Another hallmark of spring, however, is a sea breeze: as land warms and contrasts with cold ocean water, air rises over the warmer land and draws in air from the colder ocean, providing a chilling onshore wind until the land cools again at night, meaning afternoon temperatures can fall dramatically near the shore, and that’s expected Wednesday afternoon and again on many relatively mild days that lay ahead in the spring to early summer.
As the gentle wind slowly turns to blow from the south overnight Wednesday night, a warmer and more humid air will slowly trickle into New England across the cool ocean, and this will mean not only blossoming clouds anew, but also developing fog in much of Southern New England, most dense nearest to the South Coast.
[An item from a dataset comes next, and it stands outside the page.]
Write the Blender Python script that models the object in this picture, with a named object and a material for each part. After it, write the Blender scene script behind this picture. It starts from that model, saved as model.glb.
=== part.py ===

Though fog will thin for many Thursday, it may linger near the coast and in Southeast New England as a slow-moving, energetic storm moves off the U.S. East Coast and passes south of New England, casting rain showers north across the southern half of New England Thursday afternoon, evening and night.
Though the storm center moves away from New England Friday, mild air remains and the return of sunshine will boost afternoon temperatures to near 70 degrees, though, again, a cooling sea breeze will be possible near the coast during the afternoon.
The next system in a rather busy pattern of progressive storms will arrive Saturday with returning rain, though enough cold air should stick around the North Country mountains for some snow and ice at the onset Saturday morning to midday, particularly in Maine, and perhaps for some mountain snow showers behind the storm’s departure Saturday night into Sunday.
Elsewhere in New England, periodic Saturday rain is expected before improving weather Sunday after an early morning shower may linger.
Heading through next week in our exclusive First Alert 10-day forecast, daytime temperatures look to hold in the 50s on most days – above normal for this time of year – with the next rain-making disturbance lined up for the second half of the week.